To the extent we have a society-wide narrative at all anymore, and I am not sure we have enough of one to count, Trump is not justified. Neither is Brett Kavanaugh, incidentally, for those watching the histrionics there. But the societal breakdown is real, and the left is discovering that there are those who can successfully apply the new rules to them. Al Franken. Matt Lauer. Harvey Weinstein. Charlie Rose. Les Moonves. Their justified status is visibly eroding. The old tricks don’t work anymore.
Time for God to raise up justified preachers of the gospel that actually justifies. Time for the blue staters to discover that their god is lying on the threshold with the head and hands knocked off. Time for the red staters to discover that their etiolated and backslidden connections to Jehovah and His Christ won’t cut it anymore.
Don’t Touch the Narrative . . .
So with regard to the left, if you acknowledge their narrative, and you cede authority to those they have appointed to be the justified, you are good as far as they are concerned.

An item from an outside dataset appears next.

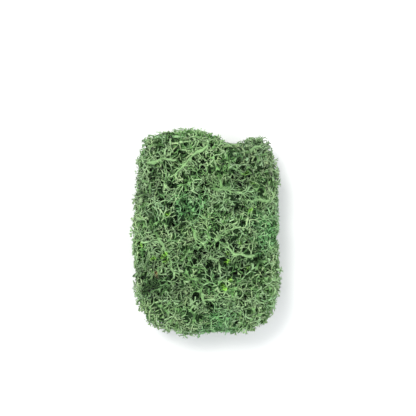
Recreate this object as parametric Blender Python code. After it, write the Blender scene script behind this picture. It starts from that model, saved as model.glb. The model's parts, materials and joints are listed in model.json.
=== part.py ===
"""Reindeer moss clump: tufts of preserved reindeer lichen, pressed side by side into one loose cushion.

The clump lies on its back, with its flatter side facing up. Each tuft is one solid: a knobbly core of old stems, forked branchlets that stand out of it, and cut stubs underneath. Some tufts also have
a long bare stem that lies across the top. Metres, +Z up, +Y towards the upper end of the clump, and the origin
is on the surface it rests on, under the middle of its box.
"""

import math
import random
from collections import namedtuple

import bmesh
import bpy
from mathutils import Matrix, Vector

MM = 0.001
TAU = math.tau
UP = Vector((0, 0, 1))
FIRST_SEED = 30

# The clump's form is a rounded block with a lobed edge. What would stick out of it is bent back in, softly.
BLOCK_HALF_WIDTH = 63 * MM
BLOCK_HALF_LENGTH = 87.5 * MM
BLOCK_HEIGHT = 56 * MM
BLOCK_SQUARENESS = 4.5
BLOCK_SOFTNESS = 0.12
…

When you accede to their demands for certain ethical behaviors, you can attach Bible verses to those demands if you want. Knock yourself out. They think it is kind of cute. You can still get back channel funding from Soros.
But if, like me, you condemn every specific instance of actual racial injustice that is ever presented to you, and you have always condemned them, but you deny their narrative, you remain a mortal enemy. They know the importance of the narrative, even if we do not. They know how important it is to have justified priests and preachers, even if we don’t. They know the importance of systematic theology, even if we do not.
Last thing. Fix it in your mind. Ethics are grounded in both history and doctrine. You cannot simply notice a point of ethical overlap with an alien system and make peace by celebrating that overlap in isolation. If you do, you are in the process of selling the farm. You are in the process of giving away the store. You are in the process of assuming room temperature.